Objective » Extract the listing below in full, unchanged.

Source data
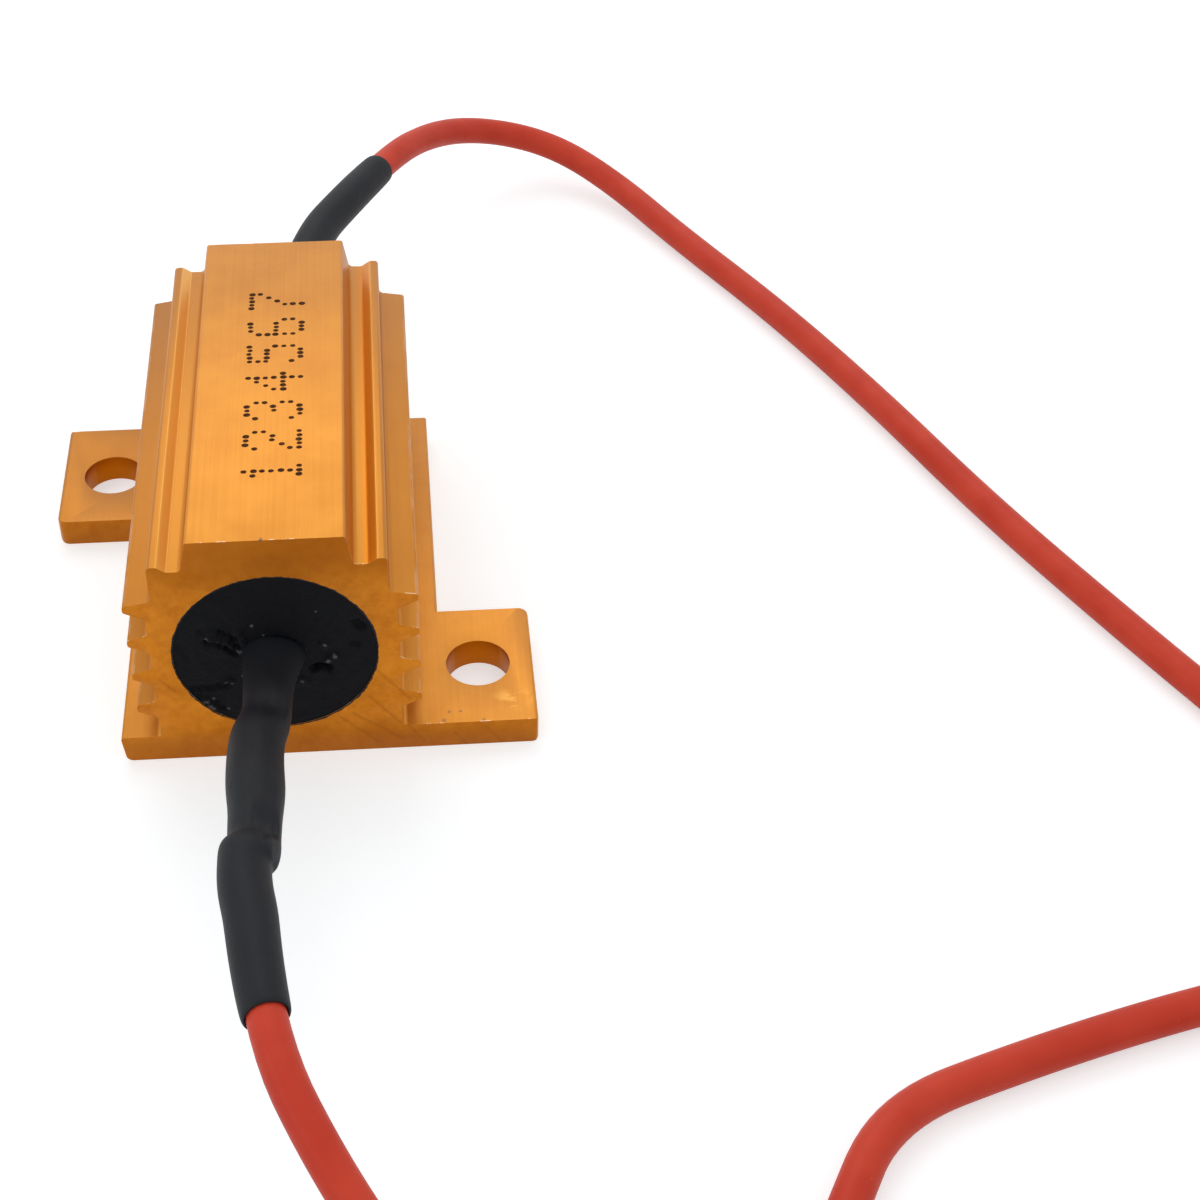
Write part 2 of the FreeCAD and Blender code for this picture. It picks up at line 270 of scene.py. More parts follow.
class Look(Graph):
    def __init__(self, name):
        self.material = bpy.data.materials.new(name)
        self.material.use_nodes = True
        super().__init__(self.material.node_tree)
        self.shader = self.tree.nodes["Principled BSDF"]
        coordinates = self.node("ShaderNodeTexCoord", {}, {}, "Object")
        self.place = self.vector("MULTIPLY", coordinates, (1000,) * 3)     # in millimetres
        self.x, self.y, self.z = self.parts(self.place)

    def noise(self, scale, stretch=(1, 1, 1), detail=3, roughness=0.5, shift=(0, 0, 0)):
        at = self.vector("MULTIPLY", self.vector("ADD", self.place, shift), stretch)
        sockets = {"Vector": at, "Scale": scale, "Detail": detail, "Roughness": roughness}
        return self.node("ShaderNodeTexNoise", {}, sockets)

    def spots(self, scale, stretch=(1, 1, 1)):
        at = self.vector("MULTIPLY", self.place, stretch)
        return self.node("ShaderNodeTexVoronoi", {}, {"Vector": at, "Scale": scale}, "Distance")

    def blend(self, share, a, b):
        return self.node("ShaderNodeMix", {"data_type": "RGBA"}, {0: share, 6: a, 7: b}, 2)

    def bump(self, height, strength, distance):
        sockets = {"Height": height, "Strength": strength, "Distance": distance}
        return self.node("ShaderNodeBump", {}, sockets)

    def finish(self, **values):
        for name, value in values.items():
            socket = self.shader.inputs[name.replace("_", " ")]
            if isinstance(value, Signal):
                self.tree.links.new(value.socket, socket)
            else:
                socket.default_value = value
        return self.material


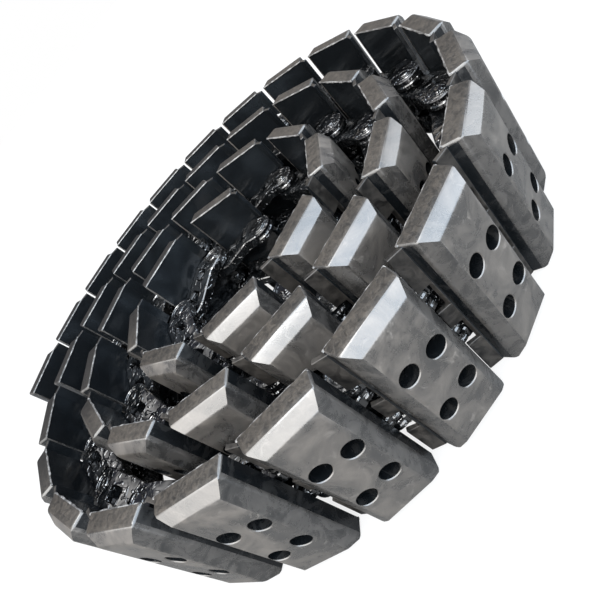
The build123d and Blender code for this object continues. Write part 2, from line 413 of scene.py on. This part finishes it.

Problem solution »
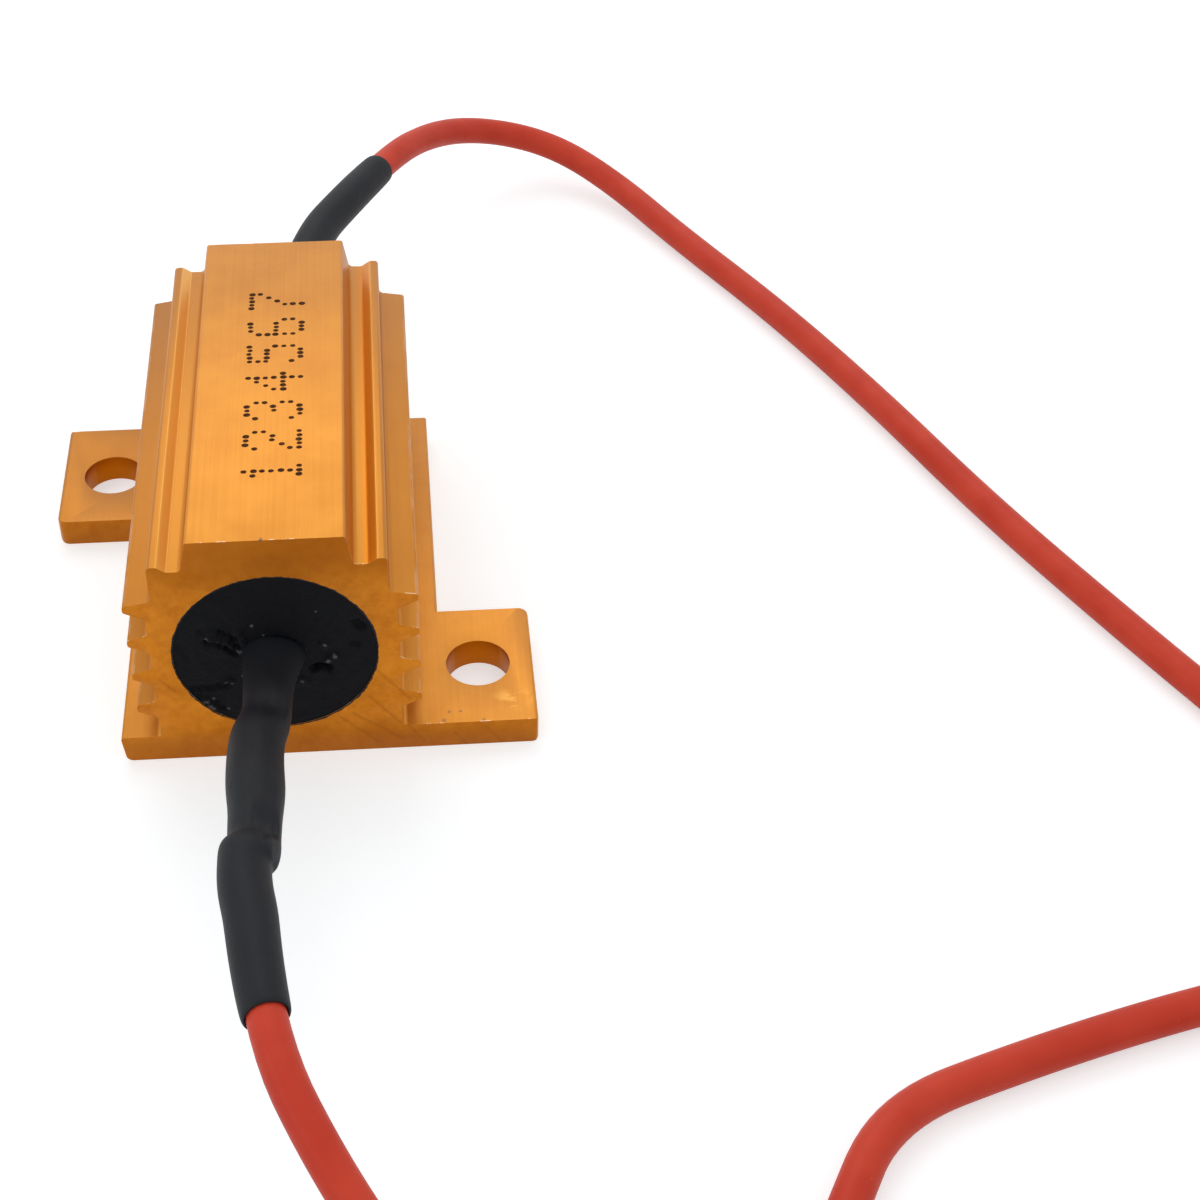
Write part 2 of the FreeCAD and Blender code for this picture. It picks up at line 270 of scene.py. More parts follow.
class Look(Graph):
    def __init__(self, name):
        self.material = bpy.data.materials.new(name)
        self.material.use_nodes = True
        super().__init__(self.material.node_tree)
        self.shader = self.tree.nodes["Principled BSDF"]
        coordinates = self.node("ShaderNodeTexCoord", {}, {}, "Object")
        self.place = self.vector("MULTIPLY", coordinates, (1000,) * 3)     # in millimetres
        self.x, self.y, self.z = self.parts(self.place)

    def noise(self, scale, stretch=(1, 1, 1), detail=3, roughness=0.5, shift=(0, 0, 0)):
        at = self.vector("MULTIPLY", self.vector("ADD", self.place, shift), stretch)
        sockets = {"Vector": at, "Scale": scale, "Detail": detail, "Roughness": roughness}
        return self.node("ShaderNodeTexNoise", {}, sockets)

    def spots(self, scale, stretch=(1, 1, 1)):
        at = self.vector("MULTIPLY", self.place, stretch)
        return self.node("ShaderNodeTexVoronoi", {}, {"Vector": at, "Scale": scale}, "Distance")

    def blend(self, share, a, b):
        return self.node("ShaderNodeMix", {"data_type": "RGBA"}, {0: share, 6: a, 7: b}, 2)

    def bump(self, height, strength, distance):
        sockets = {"Height": height, "Strength": strength, "Distance": distance}
        return self.node("ShaderNodeBump", {}, sockets)

    def finish(self, **values):
        for name, value in values.items():
            socket = self.shader.inputs[name.replace("_", " ")]
            if isinstance(value, Signal):
                self.tree.links.new(value.socket, socket)
            else:
                socket.default_value = value
        return self.material


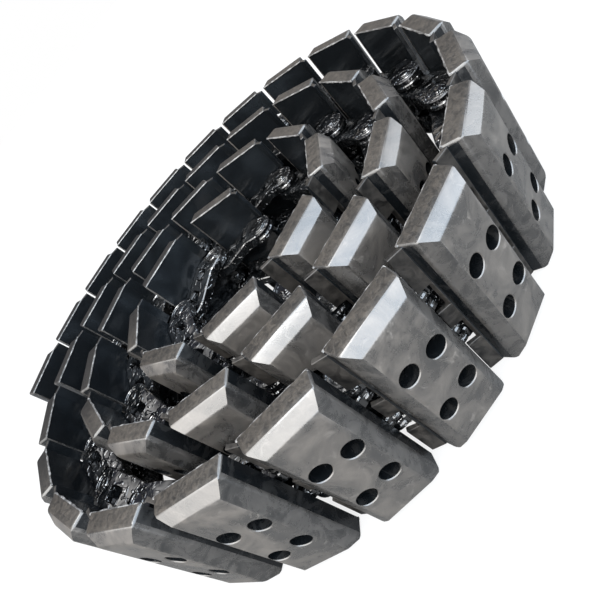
The build123d and Blender code for this object continues. Write part 2, from line 413 of scene.py on. This part finishes it.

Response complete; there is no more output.